Mr. Naar has also had teaching experience. Previous to Beaver he taught at the Princeton Art Association, Gill St. Bernard’s Private School and Middlesex County College, where he still teaches on a part-time basis.
1976 BEAVER NEWS
“Naar displays seashell art” by Maxine Reynolds
My first impression of Harry Naar’s paintings was that they are highly representational. The majority of the paintings are of shells in a still life composition. However, the artist has captured the beauty of their natural setting through his choice of seascape colors. The basic composition of Mr. Naar’s paintings also shows a representational interpretation. The harmony between the tables on which the shells sit and the background is created through a traditional approach to balance.
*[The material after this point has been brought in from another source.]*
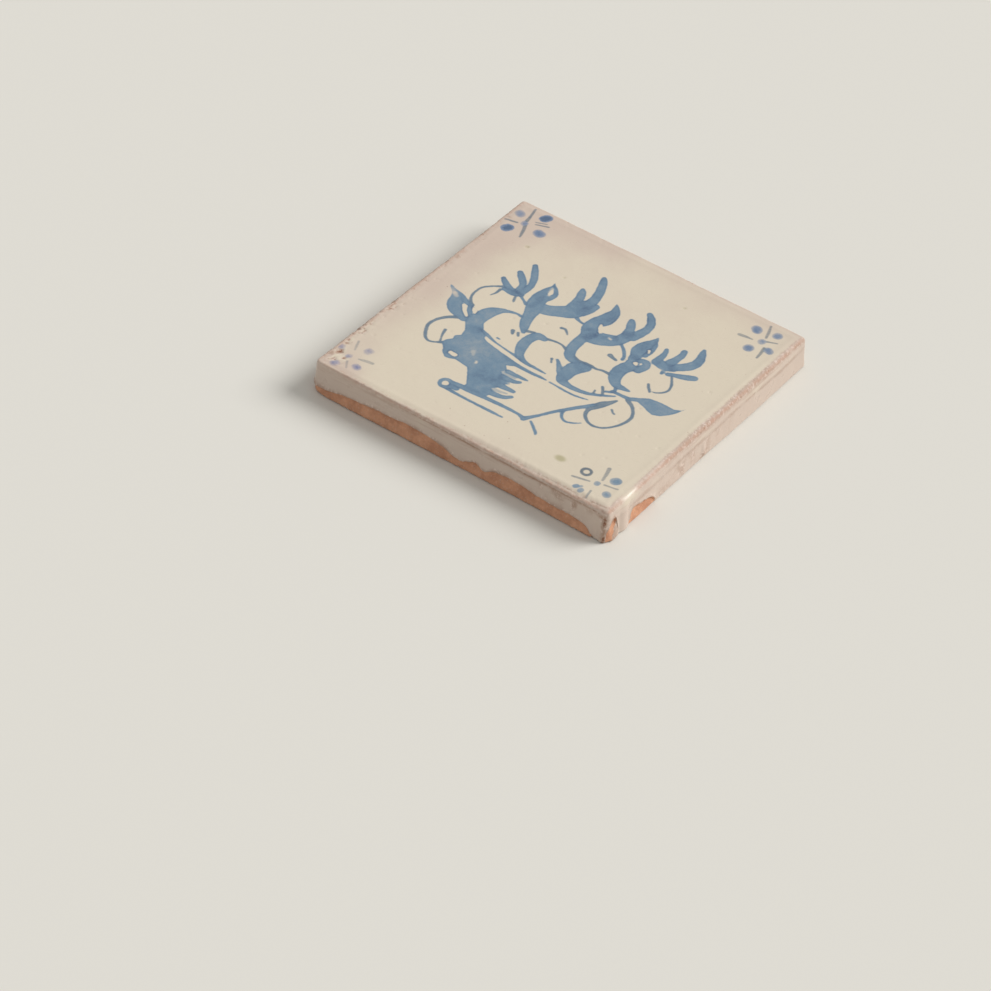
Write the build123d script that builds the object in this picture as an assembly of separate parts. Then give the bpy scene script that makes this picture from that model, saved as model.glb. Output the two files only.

This balancing of emphasis between them is made clear through some of the paintings’ titles: “Still Life – Shells on Table with Blue-grey Wall” and “Still Life – Large Table with Blue Wall.” The representational qualities of Naar’s work includes his correct use of perspective and commonplace point of view. The observer is made to feel that he is looking directly at a table in somebody’s hall. The artist’s attention to accurate representation of surface texture is evident in his masterful portrayal of highly polished table tops. His shells all give the viewer a sense of true gravity, for they sit realistically and firmly on the tables.
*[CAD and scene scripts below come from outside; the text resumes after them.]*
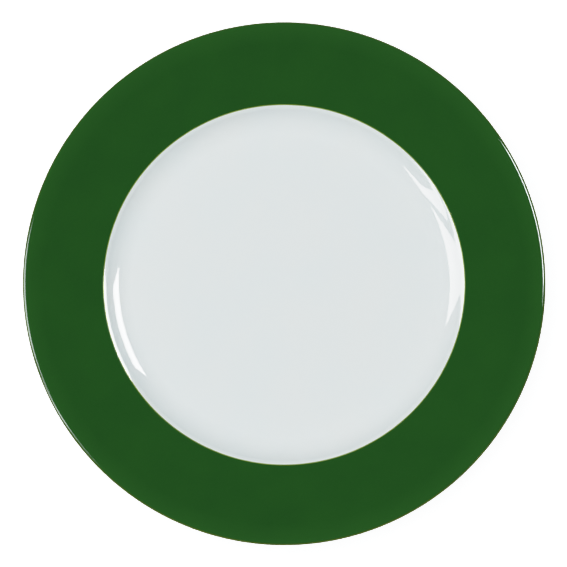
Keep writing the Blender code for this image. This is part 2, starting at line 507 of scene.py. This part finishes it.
# The sizes of the features that vary over a surface
WHITE_CLOUD = 0.030
WHITE_SHEEN = 0.012
WHITE_PEEL = 0.0030
GREEN_MOTTLE = 0.022
GREEN_GRAIN = 0.0006
GREEN_SHEEN = 0.010
GREEN_PEEL = 0.0042
LIME_STROKE = 0.010
OLIVE_STROKE = 0.014
LINE_SHEEN = 0.004
BARE_RUB = 0.010
BARE_GRAIN = 0.0004
INK_GRAIN = 0.0008
INK_SHEEN = 0.002

# How many octaves of finer noise a look has
SOFT_DETAIL = 2.0
FINE_DETAIL = 3.0
RICH_DETAIL = 4.0

# The heights of fine relief
PEEL_HEIGHT = 0.0000018
BARE_GRAIN_HEIGHT = 0.00002

# Noise is spread over the middle of its range. A look that needs other limits has its own.
NOISE_RANGE = (0.3, 0.7)
GREEN_GRAIN_RANGE = (0.35, 0.65)
BARE_RUB_RANGE = (0.45, 0.75)
INK_STARVED_RANGE = (0.5, 0.72)
GREEN_GRAIN_SHARE = 0.10
INK_STARVED_SHARE = 0.5

# The green thins from one share of the plate's radius to another, by up to this much
GREEN_THINS_FROM = 0.92
GREEN_THINS_TO = 0.992
GREEN_THINNING = 0.35

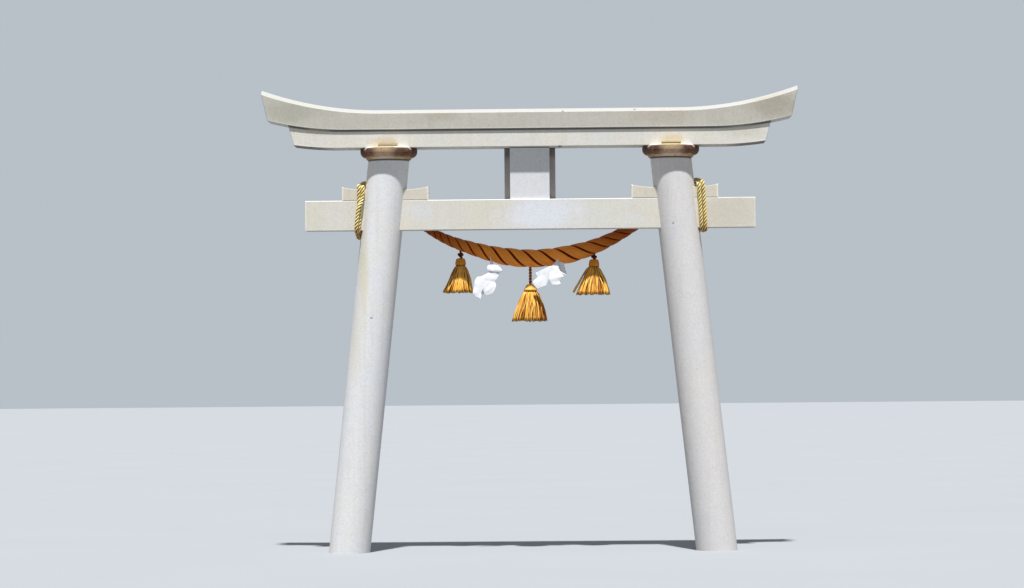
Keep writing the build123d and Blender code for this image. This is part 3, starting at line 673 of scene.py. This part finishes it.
# Skirt of loose yarn round a dark core: each thread falls on a cone, point = centre + spread(u) * (cos, sin), with
# slow waves of its own and its own cut end
def makeSkirt(name, sizes, centre, top):
    yarn, seed, swing = yarnSizes, sizes["seed"], sizes["swing"]
    chance = np.random.default_rng(seed)
    counts = (yarn["outer"], yarn["middle"])
    threads = sum(counts)
    order = np.arange(threads)
    angle = np.concatenate([fullTurn(count) for count in counts]) + chance.normal(0, 0.03, threads)
    share = np.repeat((1.0, 0.9), counts) * (1 + chance.normal(0, 0.03, threads))
    u = np.linspace(0, 1, yarn["stations"])
    fall = sizes["skirt"] * (1 + chance.normal(0, 0.012, threads)) * (0.985 - 0.01 * np.cos(angle * 3 + seed))
    stray = (abs(angle - sizes["stray"][0]) < 0.07) & (order < yarn["outer"])
    share = np.where(stray, sizes["stray"][1], share)[:, None]
    fall = np.where(stray, fall * 0.9, fall)[:, None]
    ease = u + sizes["bulge"] * np.sin(np.pi * u)
    neck, hem = sizes["spread"]
    cone = (neck + (hem - neck) * ease) * (1 - 0.25 * np.exp(-(u / 0.05) ** 2))
    # clumps of threads, and each thread's slow waves, sideways and in and out
    wave = chance.normal(0, 1, (threads, 4))
    loose = softStep(u, 0.0, 0.4)
    clump = 0.045 * np.sin(angle * 13 + seed)[:, None] * softStep(u, 0.25, 1.0)
    turned = angle[:, None] + clump + 0.065 * wave[:, :1] * np.sin(np.pi * (1.8 * u + wave[:, 2:3])) * loose
    spread = cone * share - yarn["radius"][1] + 0.005 * wave[:, 1:2] * np.sin(np.pi * (2.4 * u + wave[:, 3:])) * loose
    x, y = centre[0] + swing[0] * u ** 1.5, centre[1] + swing[1] * u ** 1.5
    paths = roundAxis(x, y, spread, turned, top + 0.004 - fall * u)
    radii = np.interp(u, (0, 1), yarn["radius"]) * (1 + 0.15 * wave[:, :1].clip(-1, 1))
    radii = radii * np.where(u > 0.97, 0.8, 1.0) * np.where(stray, 1.4, 1.0)[:, None]
    points = tubesAlong(paths, radii, roundAxis(0, 0, 1, turned, 0), yarn["sides"])[0]
    faces = tubeFaces(threads, yarn["stations"], yarn["sides"])
    turn, radii = fullTurn(yarn["sides"]), radii[..., None]
    ownPlace = radii * np.sin(turn) + order[:, None, None] * 0.31
    laid = gathered((fall * u)[..., None], radii * np.cos(turn), ownPlace)
    # painted shade: some threads lie sunk or in shade, and all are darker inwards and near the head
    low, high = sizes["darkArc"]
    shaded = 0.5 * ((angle - low) % (2 * np.pi) < high - low)
    sunk = np.where(chance.uniform(0, 1, threads) < yarn["sunkShare"], chance.uniform(0.4, 0.8, threads), 0.0)
    sunk = np.where(stray, 0.0, sunk + shaded + 0.35 * (order >= yarn["outer"]))
    nearHead = 3.0 * sizes["brown"] * (1 - softStep(u, 0.1, 0.65))
    depth = sunk[:, None, None] + 0.8 * np.clip(-np.cos(turn), 0, 1) + nearHead[:, None]
    # a dark core, painted shade, that closes the skirt between its threads
    core = roundAxis(x[:, None], y[:, None], (cone * yarn["core"])[:, None], fullTurn(yarn["coreAround"]),
                     (top - 0.96 * sizes["skirt"] * u)[:, None])
    faces += turnedFaces(*core.shape[:2], start=points.size // 3)
    core = core.reshape(-1, 3)
    laid = np.r_[laid.reshape(-1, 3), core]
    depth = np.r_[np.clip(depth, 0, 1).ravel(), np.full(len(core), yarn["coreShadeDepth"])]
    points = np.r_[points.reshape(-1, 3), core]
    makePiece("tasselSkirt" + name.capitalize(), "tassel_yarn", [f"tassel_{name}_skirt"], tasselYarn, points, faces,
              laid=laid, depth=depth)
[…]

In addition to the shell-still lifes, Naar’s exhibit includes two drawings of women, an oil painting of a landscape and a portrait of a woman. To the casual visitor they can only appear as unrelated to the rest of the collection.
But I urge the visitor to go to the Atwood Art Gallery to look more closely. In this showing there is truly “more than meets the eye.” On my second visit to the gallery, I looked more carefully at Harry Naar’s work. I saw that many of the still lifes which I perceived to be full of shells actually were often dominated by non-shell objects. The titles of the paintings reflect this emphasis; for example “Still Life – Green Tablecloth With Hat” and “Still Life – Shells With Milk Pitcher.”
In my earlier visit to the exhibition my perceptions had been only the forms of the objects, not what the objects represented. The lines and planes of the objects on the tables all have a similar quality of “shellness.” This quality is achieved through attention of the abstract shapes of shells. The artist has represented these abstractions in his depiction of other elements within the composition. Pitchers, bowls, vases, eggplants and butternut squash, and the shadows cast on the backdrop, all reflect the essence of shell form.
The paintings in this exhibit, dated 1974 through 1975, show a subtle change in the artist’s style. Line becomes stronger and colors bolder. There is a pronounced exaggeration of the repetition of the abstraction of shells.
“Shells with Figure,” an unfinished oil begun this year is an arresting if not aesthetically pleasing example of this move towards the abstract. In this painting, Mr. Naar continues his fascination with shells through repetition of their form in the contorted figure of a woman. Her position is unnatural and artificial in contrast to the flowing form of the shell. This is symbolic of the shell’s removal from its natural setting. The shell is symbolic of the womb, and so woman is the natural extension of its abstraction. Thus the two abstractions are interrelated through symbolism.
This understanding makes the inclusion of the two figure drawings of women, the landscape and the woman’s portrait less intrusive. Their addition to the exhibit serves as a natural extension of the womb – woman – fertility motif. Is this motif the product of the reviewer’s or the artist’s imagination? I urge you to visit the exhibit, on display in the Atwood Gallery through March 8, and allow your own perceptions to be your guide.